▶ [Input material]:
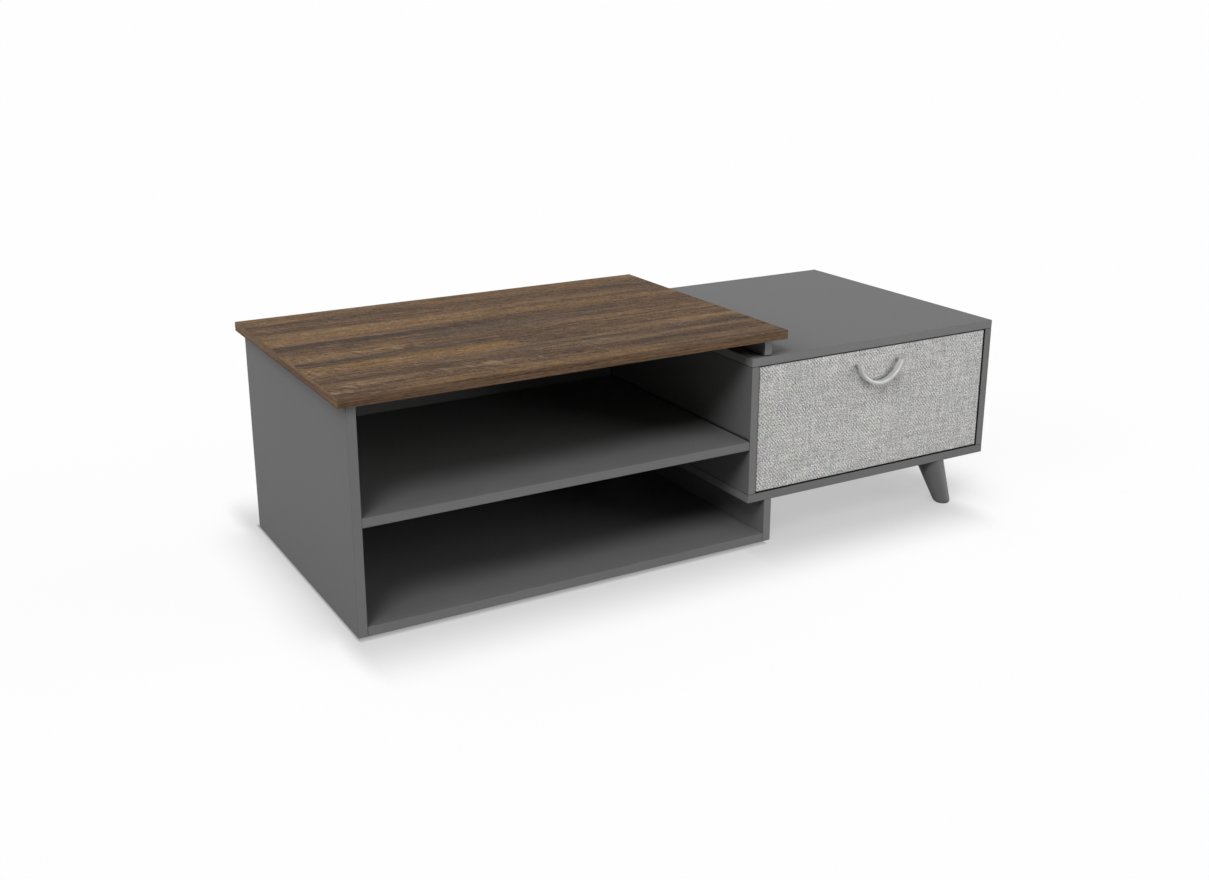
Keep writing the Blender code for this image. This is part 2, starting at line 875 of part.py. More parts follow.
def slide(side, wall_x, way):
    side_name = "box_" + side + "_panel"
    drawer_name = "drawer_" + side + "_side"
    carriage = empty(side + "_slide_carriage", (wall_x, slide_front, slide_level))
    outer_carriage = empty(side + "_outer_cage_carriage", (wall_x, slide_front, slide_level))
    inner_carriage = empty(side + "_inner_cage_carriage", (wall_x, slide_front, slide_level))
    outer = channel(
        side + "_slide_cabinet_member", wall_x, way, slide_level, slide_front, slide_back,
        outer_web, (seat_gap, outer_flange), outer_half, slide_sheet, zinc, None,
    )
    channel(
        side + "_slide_middle_member", wall_x, way, slide_level,
        slide_front + middle_short, slide_back - middle_short,
        middle_web, (middle_web[0], middle_web[0] + middle_flange),
        middle_half, slide_sheet, zinc, carriage,
    )
    inner = channel(
        side + "_slide_drawer_member", wall_x, way, slide_level, slide_front, slide_back,
        inner_web, (inner_web[1] - inner_flange, inner_web[1]),
        inner_half, slide_sheet, zinc, drawer_carriage,
    )
    ball_cage(
        side + "_outer_ball_cage", wall_x, way, outer_cage_web, cage_flange,
        outer_ball_level, outer_carriage,
    )
    ball_cage(
        side + "_inner_ball_cage", wall_x, way, inner_cage_web, inner_cage_flange,
        inner_ball_level, inner_carriage,
    )
    boards[outer.name] = outer
    boards[inner.name] = inner
    for place_name, y in (
        ("front", slide_front + slide_screw_first),
        ("rear", slide_back - slide_screw_last),
    ):
        label = side + "_slide_" + place_name
        wall_seat = Vector((wall_x + way * (outer_web[1] + seat_gap), y, slide_level))
        slide_screw(label + "_wall_screw", wall_seat, AXIS_X * -way, (outer.name, side_name), None)
        drawer_seat = Vector((wall_x + way * (inner_web[0] - seat_gap), y, slide_level))
        slide_screw(
            label + "_drawer_screw", drawer_seat, AXIS_X * way,
            (inner.name, drawer_name), drawer_carriage,
        )


slide("left", box_inner_left, 1)
slide("right", box_inner_right, -1)

# Bow handle

handle_back = front_face - grip_gap
handle_level = box_inner_roof - front_gap - handle_drop
bow_sweep = math.pi - 2 * bow_end_angle
foot_reach = grip_gap - seat_gap
foot_screw_out = bow_radius * math.cos(bow_end_angle + foot_screw_angle)
foot_screw_level = handle_level - bow_radius * math.sin(bow_end_angle + foot_screw_angle)
foot_places = [Vector((box_centre + side * foot_screw_out, 0, foot_screw_level)) for side in (-1, 1)]


def bow_handle():
    bm = bmesh.new()
    rings = []
    for step in range(bow_steps + 1):
        share = step / bow_steps
        angle = math.pi + bow_end_angle + share * bow_sweep
        swell = math.sin(math.pi * share)
        thick = strap_end_thick + (strap_thick - strap_end_thick) * swell
        from_end = min(share, 1 - share) * bow_sweep
        lift = (foot_angle + foot_blend_angle - from_end) / foot_blend_angle
        lift = min(max(lift, 0), 1)
        foot = foot_reach * lift * lift * (3 - 2 * lift)
        corner = strap_corner
        half_thick = thick / 2
        half_depth = strap_depth / 2
        back = half_depth + foot
        section = (
            (-half_thick + corner, -half_depth), (half_thick - corner, -half_depth),
            (half_thick, -half_depth + corner), (half_thick, back - corner),
            (half_thick - corner, back), (-half_thick + corner, back),
            (-half_thick, back - corner), (-half_thick, -half_depth + corner),
        )
        ring = []
        for out, deep in section:
            radius = bow_radius + out
            ring.append(bm.verts.new((radius * math.cos(angle), deep, radius * math.sin(angle))))
        rings.append(ring)
    count = len(rings[0])
    for near, far in zip(rings, rings[1:]):
        for step in range(count):
            after = (step + 1) % count
            bm.faces.new((near[step], near[after], far[after], far[step]))
    bm.faces.new(rings[0])
    bm.faces.new(list(reversed(rings[-1])))
    strap_middle = handle_back - strap_depth / 2
    centre = (box_centre, strap_middle, handle_level)
    handle = add_piece(
        "drawer_handle", mesh_from(bm, "drawer_handle", strap_sharp_angle),
        handle_grey, centre, drawer_carriage,
    )
    holes = bmesh.new()
    foot_end = front_face - seat_gap
    hole_reach = handle_screw_grip + seat_gap
    for place in foot_places:
        mouth = Vector((place.x, foot_end + cut_overrun, place.z))
        radius = hole_radius(handle_screw_shank, screw_sides)
        turned_into(
            holes, mouth, -AXIS_Y,
            ((0, radius), (cut_overrun + hole_reach, radius)), screw_sides,
        )
    cut(handle, mesh_from(holes, "foot_holes"), "foot_holes")


bow_handle()
handle_screw_length = front_back + seat_gap - front_face + handle_screw_grip
handle_screw_mesh = pan_screw_mesh(
    "handle_screw", handle_screw_head, handle_screw_cap, handle_screw_shank, handle_screw_length,
)
for side, place in zip(("left", "right"), foot_places):
    seat = Vector((place.x, front_back + seat_gap, place.z))
    add_fastener("handle_" + side + "_screw", handle_screw_mesh, zinc, seat, -AXIS_Y, drawer_carriage)
    for name in ("drawer_front_board", "drawer_linen_facing"):
        drill(
            narrow_holes, name, seat + AXIS_Y * cut_overrun, -AXIS_Y,
            cut_overrun + handle_screw_length,
            hole_radius(handle_screw_shank, screw_sides), screw_sides,
        )

# Legs


def leg(name, top, way):
    """Round level sections from the foot up; the leg leans out along way on Y."""
    height = top.z - seat_gap
    bm = bmesh.new()
    levels = []
    for step in range(leg_round_steps + 1):
        angle = math.pi / 2 * step / leg_round_steps
        level = leg_foot_round * (1 - math.cos(angle))
        levels.append((level, leg_foot_round * (1 - math.sin(angle))))
    levels.append((height, 0))
    rings = []
    for level, drawn_in in levels:
        share = level / height
        radius = leg_foot_radius + (leg_top_radius - leg_foot_radius) * share - drawn_in
        centre_x = leg_lean_side * (1 - share)
        centre_y = way * leg_lean * (1 - share)
        ring = []
        for step in range(leg_sides):
            turn = 2 * math.pi * step / leg_sides
            x = centre_x + radius * math.cos(turn)
            y = centre_y + radius * math.sin(turn)
            ring.append(bm.verts.new((x, y, level)))
        rings.append(ring)
    for near, far in zip(rings, rings[1:]):
        for step in range(leg_sides):
            after = (step + 1) % leg_sides
            bm.faces.new((near[step], near[after], far[after], far[step]))
    bm.faces.new(list(reversed(rings[0])))
    bm.faces.new(rings[-1])
    mesh = mesh_from(bm, name, turned_sharp_angle)
    obj = add_piece(name, mesh, grey_leg, (top.x, top.y, 0))
    hole = bmesh.new()
    start = Vector((top.x, top.y, top.z + cut_overrun))
    radius = hole_radius(leg_bolt_shank, screw_sides)
    reach = cut_overrun + leg_bolt_in_leg + seat_gap
    turned_into(hole, start, -AXIS_Z, ((0, radius), (reach, radius)), screw_sides)
    cut(obj, mesh_from(hole, "bolt_hole"), "bolt_hole")


for name, (top, way) in leg_tops.items():
    leg(name, top, way)

# All drilling last, once every joint is known, then the countersinks

drill_all(boards)
sink_heads("box_top_panel", spacer_places, AXIS_Z, spacer_screw_head, spacer_screw_shank)
sink_heads("box_bottom_panel", leg_bolt_places, -AXIS_Z, leg_bolt_head, leg_bolt_shank)
for name, way in (("drawer_left_side", AXIS_X), ("drawer_right_side", -AXIS_X)):
    sink_heads(name, back_places[name], way, back_screw_head, back_screw_shank)

print("drawer travel", round(travel, 4), "slide length", round(slide_length, 4))
print("origin in the layout frame", round(origin_x, 4), round(origin_y, 4))
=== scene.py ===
import math

import bmesh
import bpy
from mathutils import Matrix, Vector


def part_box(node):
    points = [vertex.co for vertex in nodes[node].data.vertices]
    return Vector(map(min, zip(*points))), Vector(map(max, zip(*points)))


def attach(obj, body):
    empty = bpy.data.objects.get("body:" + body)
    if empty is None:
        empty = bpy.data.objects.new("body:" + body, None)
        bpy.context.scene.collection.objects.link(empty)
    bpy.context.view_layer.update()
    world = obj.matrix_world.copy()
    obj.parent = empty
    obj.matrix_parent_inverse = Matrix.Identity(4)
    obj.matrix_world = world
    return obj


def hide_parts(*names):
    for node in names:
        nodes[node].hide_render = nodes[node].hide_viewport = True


# Low side table: a grey open cabinet under a walnut-look top, with a linen-faced drawer box beside it
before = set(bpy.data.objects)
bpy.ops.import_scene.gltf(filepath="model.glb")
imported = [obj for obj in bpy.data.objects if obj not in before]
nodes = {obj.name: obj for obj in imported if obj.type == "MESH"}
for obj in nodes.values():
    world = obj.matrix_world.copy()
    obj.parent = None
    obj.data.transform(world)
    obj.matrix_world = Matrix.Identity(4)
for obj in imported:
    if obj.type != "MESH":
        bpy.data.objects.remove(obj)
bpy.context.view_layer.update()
scene = bpy.context.scene


# Camera, as the photograph was taken

cameraSetup = {
    "place": (-1.4594, -2.4382, 1.1254),
    "lookDownDegrees": 17.13,
    "turnRightDegrees": 29.89,
    "lensMillimetres": 40.97,
    "sensorMillimetres": 36.0,
    "shiftRight": 0.0018,
    "shiftUp": -0.0344,
    "nearest": 0.05,
    "farthest": 60.0,
}


def placeCamera():
    setup = cameraSetup
    lens = bpy.data.cameras.new("photoLens")
    lens.lens = setup["lensMillimetres"]
    lens.sensor_width = setup["sensorMillimetres"]
    lens.shift_x = setup["shiftRight"]
    lens.shift_y = setup["shiftUp"]
    lens.clip_start = setup["nearest"]
    lens.clip_end = setup["farthest"]
    camera = bpy.data.objects.new("photoCamera", lens)
    camera.location = setup["place"]
    down = math.radians(90.0 - setup["lookDownDegrees"])
    camera.rotation_euler = (down, 0.0, -math.radians(setup["turnRightDegrees"]))
    scene.collection.objects.link(camera)
    scene.camera = camera


placeCamera()
print("camera placed")


# Node helpers: short names for the nodes that the materials below are built from

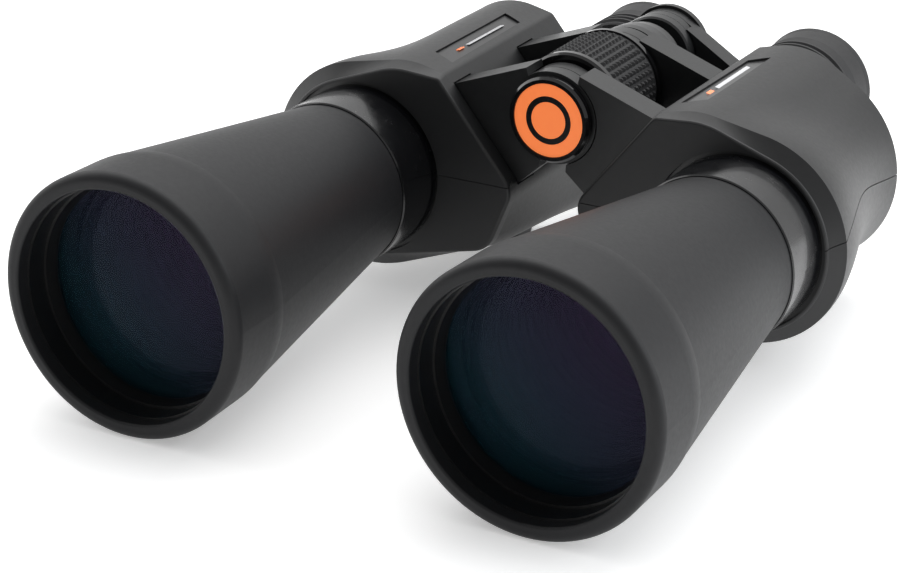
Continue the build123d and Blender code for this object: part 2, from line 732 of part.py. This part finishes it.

▶ [What is asked]: Transcribe, exactly and exclusively, the run of lines that opens with the line bearing "drill_all(boards)" and closes with the line bearing "obj.matrix_parent_inverse = Matrix.Identity(4)".

▶ [Result]:
drill_all(boards)
sink_heads("box_top_panel", spacer_places, AXIS_Z, spacer_screw_head, spacer_screw_shank)
sink_heads("box_bottom_panel", leg_bolt_places, -AXIS_Z, leg_bolt_head, leg_bolt_shank)
for name, way in (("drawer_left_side", AXIS_X), ("drawer_right_side", -AXIS_X)):
    sink_heads(name, back_places[name], way, back_screw_head, back_screw_shank)

print("drawer travel", round(travel, 4), "slide length", round(slide_length, 4))
print("origin in the layout frame", round(origin_x, 4), round(origin_y, 4))
=== scene.py ===
import math

import bmesh
import bpy
from mathutils import Matrix, Vector


def part_box(node):
    points = [vertex.co for vertex in nodes[node].data.vertices]
    return Vector(map(min, zip(*points))), Vector(map(max, zip(*points)))


def attach(obj, body):
    empty = bpy.data.objects.get("body:" + body)
    if empty is None:
        empty = bpy.data.objects.new("body:" + body, None)
        bpy.context.scene.collection.objects.link(empty)
    bpy.context.view_layer.update()
    world = obj.matrix_world.copy()
    obj.parent = empty
    obj.matrix_parent_inverse = Matrix.Identity(4)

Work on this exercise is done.